Unfortunately I am not very familiar with older ATI cards, but that card may be better.


----------



## McNinja (Jun 22, 2008)

I'm going to quote from yougamers.com here and post these requirements.



> *Publishers Minimum System*
> What is this?
> Processor: Intel(R) Pentium(R) 4 2.0 GHz or AMD(R) equivalent /
> Display Card!: NVIDIA(R) GeForce(R) 6600 GT 128 MB or equivalent (ATI(R) Radeon(R) x700) /
> ...





> *YouGamers Minimum System*
> Processor:
> Intel Pentium 4 540 / 3.2 GHz processor
> AMD Athlon 64 3800+
> ...


I would personally go with the yougamers's recommended system here below



> YouGamers Recommended System
> Processor: Intel Core 2 Duo E6400
> Display Card!:
> NVIDIA GeForce 7900
> ...


So I'm thinking that if you can get a X800 for free you should be able to play the game but if you don't have it I can try my best to find you a cheap card based on your motherboard and power supply.


----------



## Ahg007 (Aug 20, 2009)

well sadly i cant afford the reccomended hardware... i DO have a radeon x850 series card (i think) but it is PCI-e which my motherboard dosent have =(


----------



## McNinja (Jun 22, 2008)

I really think that if you do decide to get a new computer don't bother upgrading it as its a crappy dell and buy a custom PC.


----------



## RockmasteR (Aug 10, 2007)

the game min requirements is a Radeon X700 series
you have a Radeon 9600 Pro which is below minimum requirements
I 2nd Mcninja opinion on getting a new PC


----------



## -WOLF- (Jan 17, 2009)

I third it, it's not worth it either in the long run or in the meantime, buying even an inexpensive base computer and upgrading it will be better.


----------



## Ahg007 (Aug 20, 2009)

well i thank you for all your help, but as i said previously...i cant afford anything new as i have no job and no money...i was previously using a pc with 1.9ghz cpu, with a discontinued socket type (933 maby i cant remenber) and my dad got me this dell as a replacement...i realy cant afford to complain about it as it was a fully functional pc with 1gb ram 3.2ghz processor and 80gb HD with xp pro for $60...

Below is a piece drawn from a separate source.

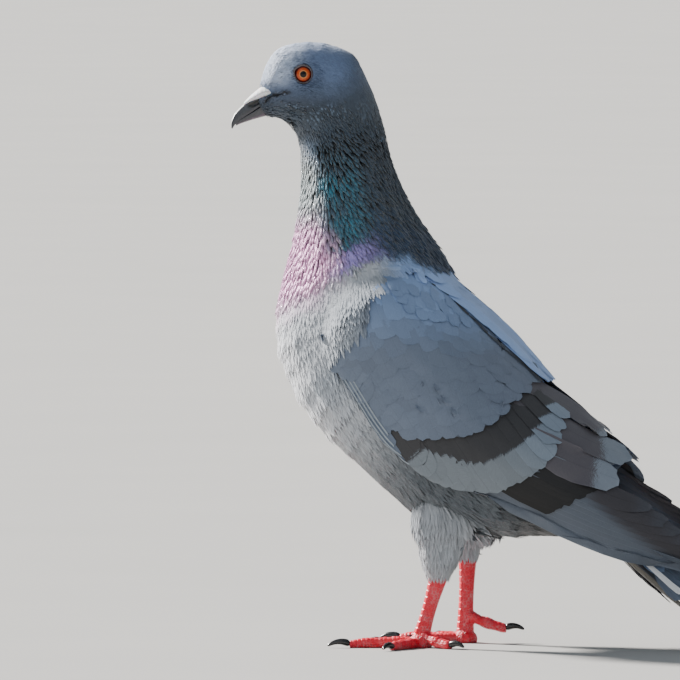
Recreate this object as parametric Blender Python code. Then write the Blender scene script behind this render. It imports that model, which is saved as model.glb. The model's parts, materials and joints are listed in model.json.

also...could you explain this
copied from system requirements lab

Video Card
Minimum: NVIDIA(R) GeForce(R) 6600 GT 128 MB DirectX(R) 9.0c-compatible card with Pixel Shaders 2.0b support or equivalent (ATI(R) Radeon(R) x700) with latest DirectX drivers

You Have: ATI Radeon 9600/9550/X1050 Series (ATI Radeon Graphics Processor AGP (0x4150)) 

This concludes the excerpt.